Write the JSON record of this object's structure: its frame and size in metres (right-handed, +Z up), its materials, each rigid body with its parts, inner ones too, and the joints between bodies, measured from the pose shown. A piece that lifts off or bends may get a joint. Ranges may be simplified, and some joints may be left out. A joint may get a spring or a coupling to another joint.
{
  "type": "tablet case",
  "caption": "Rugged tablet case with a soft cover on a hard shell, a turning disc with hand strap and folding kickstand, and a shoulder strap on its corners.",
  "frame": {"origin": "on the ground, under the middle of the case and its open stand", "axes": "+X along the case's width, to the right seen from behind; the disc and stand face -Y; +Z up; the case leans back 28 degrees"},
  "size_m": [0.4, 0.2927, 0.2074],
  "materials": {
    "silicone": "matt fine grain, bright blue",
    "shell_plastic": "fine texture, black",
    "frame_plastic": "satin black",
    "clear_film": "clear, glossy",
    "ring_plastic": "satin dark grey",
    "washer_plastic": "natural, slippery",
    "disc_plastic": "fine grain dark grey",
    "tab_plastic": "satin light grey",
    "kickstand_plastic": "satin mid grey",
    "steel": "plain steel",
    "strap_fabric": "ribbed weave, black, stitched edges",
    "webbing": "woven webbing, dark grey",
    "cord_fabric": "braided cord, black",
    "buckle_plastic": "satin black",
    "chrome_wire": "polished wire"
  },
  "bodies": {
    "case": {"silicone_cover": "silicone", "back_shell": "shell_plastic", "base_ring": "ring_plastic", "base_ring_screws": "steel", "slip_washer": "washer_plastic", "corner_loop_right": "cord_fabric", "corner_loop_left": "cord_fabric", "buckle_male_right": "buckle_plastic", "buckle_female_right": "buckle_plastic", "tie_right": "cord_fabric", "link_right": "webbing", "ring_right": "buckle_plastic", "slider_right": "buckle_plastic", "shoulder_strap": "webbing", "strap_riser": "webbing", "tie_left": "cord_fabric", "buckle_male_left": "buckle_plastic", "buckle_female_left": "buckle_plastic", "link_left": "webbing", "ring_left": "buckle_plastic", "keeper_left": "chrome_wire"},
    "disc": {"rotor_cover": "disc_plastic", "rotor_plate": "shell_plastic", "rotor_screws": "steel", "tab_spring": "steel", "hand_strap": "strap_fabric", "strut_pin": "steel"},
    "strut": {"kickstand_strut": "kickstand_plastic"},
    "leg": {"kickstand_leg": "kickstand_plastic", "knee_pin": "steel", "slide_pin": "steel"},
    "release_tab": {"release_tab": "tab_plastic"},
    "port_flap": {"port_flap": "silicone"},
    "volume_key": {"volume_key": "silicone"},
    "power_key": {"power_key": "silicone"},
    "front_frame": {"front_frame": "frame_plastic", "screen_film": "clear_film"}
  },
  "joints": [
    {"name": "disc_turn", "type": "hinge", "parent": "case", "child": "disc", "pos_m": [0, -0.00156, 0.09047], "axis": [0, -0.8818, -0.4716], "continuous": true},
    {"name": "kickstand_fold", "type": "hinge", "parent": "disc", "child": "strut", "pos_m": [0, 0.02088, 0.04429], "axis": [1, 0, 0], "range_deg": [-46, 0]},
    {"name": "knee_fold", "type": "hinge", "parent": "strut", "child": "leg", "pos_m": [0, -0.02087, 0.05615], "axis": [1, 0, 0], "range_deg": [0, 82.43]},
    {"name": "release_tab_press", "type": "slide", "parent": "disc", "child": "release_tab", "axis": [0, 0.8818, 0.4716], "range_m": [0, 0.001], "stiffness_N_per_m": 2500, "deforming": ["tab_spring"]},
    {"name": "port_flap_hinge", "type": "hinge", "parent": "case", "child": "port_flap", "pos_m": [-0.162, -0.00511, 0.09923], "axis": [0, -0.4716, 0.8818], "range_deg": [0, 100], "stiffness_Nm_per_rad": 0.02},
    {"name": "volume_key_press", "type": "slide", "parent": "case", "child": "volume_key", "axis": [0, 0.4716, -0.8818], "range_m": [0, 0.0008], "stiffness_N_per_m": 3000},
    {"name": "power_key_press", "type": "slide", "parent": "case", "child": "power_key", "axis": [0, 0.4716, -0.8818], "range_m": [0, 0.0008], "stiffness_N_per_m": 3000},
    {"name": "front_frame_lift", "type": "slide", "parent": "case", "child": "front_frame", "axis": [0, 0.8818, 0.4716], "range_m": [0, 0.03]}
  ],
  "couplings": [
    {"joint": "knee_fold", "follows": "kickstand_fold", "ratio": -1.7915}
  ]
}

## GIVEN INSTRUCTION
Make an exact copy of the listing, including every line.

## SOLVED PROBLEM
Write the JSON record of this object's structure: its frame and size in metres (right-handed, +Z up), its materials, each rigid body with its parts, inner ones too, and the joints between bodies, measured from the pose shown. A piece that lifts off or bends may get a joint. Ranges may be simplified, and some joints may be left out. A joint may get a spring or a coupling to another joint.
{
  "type": "tablet case",
  "caption": "Rugged tablet case with a soft cover on a hard shell, a turning disc with hand strap and folding kickstand, and a shoulder strap on its corners.",
  "frame": {"origin": "on the ground, under the middle of the case and its open stand", "axes": "+X along the case's width, to the right seen from behind; the disc and stand face -Y; +Z up; the case leans back 28 degrees"},
  "size_m": [0.4, 0.2927, 0.2074],
  "materials": {
    "silicone": "matt fine grain, bright blue",
    "shell_plastic": "fine texture, black",
    "frame_plastic": "satin black",
    "clear_film": "clear, glossy",
    "ring_plastic": "satin dark grey",
    "washer_plastic": "natural, slippery",
    "disc_plastic": "fine grain dark grey",
    "tab_plastic": "satin light grey",
    "kickstand_plastic": "satin mid grey",
    "steel": "plain steel",
    "strap_fabric": "ribbed weave, black, stitched edges",
    "webbing": "woven webbing, dark grey",
    "cord_fabric": "braided cord, black",
    "buckle_plastic": "satin black",
    "chrome_wire": "polished wire"
  },
  "bodies": {
    "case": {"silicone_cover": "silicone", "back_shell": "shell_plastic", "base_ring": "ring_plastic", "base_ring_screws": "steel", "slip_washer": "washer_plastic", "corner_loop_right": "cord_fabric", "corner_loop_left": "cord_fabric", "buckle_male_right": "buckle_plastic", "buckle_female_right": "buckle_plastic", "tie_right": "cord_fabric", "link_right": "webbing", "ring_right": "buckle_plastic", "slider_right": "buckle_plastic", "shoulder_strap": "webbing", "strap_riser": "webbing", "tie_left": "cord_fabric", "buckle_male_left": "buckle_plastic", "buckle_female_left": "buckle_plastic", "link_left": "webbing", "ring_left": "buckle_plastic", "keeper_left": "chrome_wire"},
    "disc": {"rotor_cover": "disc_plastic", "rotor_plate": "shell_plastic", "rotor_screws": "steel", "tab_spring": "steel", "hand_strap": "strap_fabric", "strut_pin": "steel"},
    "strut": {"kickstand_strut": "kickstand_plastic"},
    "leg": {"kickstand_leg": "kickstand_plastic", "knee_pin": "steel", "slide_pin": "steel"},
    "release_tab": {"release_tab": "tab_plastic"},
    "port_flap": {"port_flap": "silicone"},
    "volume_key": {"volume_key": "silicone"},
    "power_key": {"power_key": "silicone"},
    "front_frame": {"front_frame": "frame_plastic", "screen_film": "clear_film"}
  },
  "joints": [
    {"name": "disc_turn", "type": "hinge", "parent": "case", "child": "disc", "pos_m": [0, -0.00156, 0.09047], "axis": [0, -0.8818, -0.4716], "continuous": true},
    {"name": "kickstand_fold", "type": "hinge", "parent": "disc", "child": "strut", "pos_m": [0, 0.02088, 0.04429], "axis": [1, 0, 0], "range_deg": [-46, 0]},
    {"name": "knee_fold", "type": "hinge", "parent": "strut", "child": "leg", "pos_m": [0, -0.02087, 0.05615], "axis": [1, 0, 0], "range_deg": [0, 82.43]},
    {"name": "release_tab_press", "type": "slide", "parent": "disc", "child": "release_tab", "axis": [0, 0.8818, 0.4716], "range_m": [0, 0.001], "stiffness_N_per_m": 2500, "deforming": ["tab_spring"]},
    {"name": "port_flap_hinge", "type": "hinge", "parent": "case", "child": "port_flap", "pos_m": [-0.162, -0.00511, 0.09923], "axis": [0, -0.4716, 0.8818], "range_deg": [0, 100], "stiffness_Nm_per_rad": 0.02},
    {"name": "volume_key_press", "type": "slide", "parent": "case", "child": "volume_key", "axis": [0, 0.4716, -0.8818], "range_m": [0, 0.0008], "stiffness_N_per_m": 3000},
    {"name": "power_key_press", "type": "slide", "parent": "case", "child": "power_key", "axis": [0, 0.4716, -0.8818], "range_m": [0, 0.0008], "stiffness_N_per_m": 3000},
    {"name": "front_frame_lift", "type": "slide", "parent": "case", "child": "front_frame", "axis": [0, 0.8818, 0.4716], "range_m": [0, 0.03]}
  ],
  "couplings": [
    {"joint": "knee_fold", "follows": "kickstand_fold", "ratio": -1.7915}
  ]
}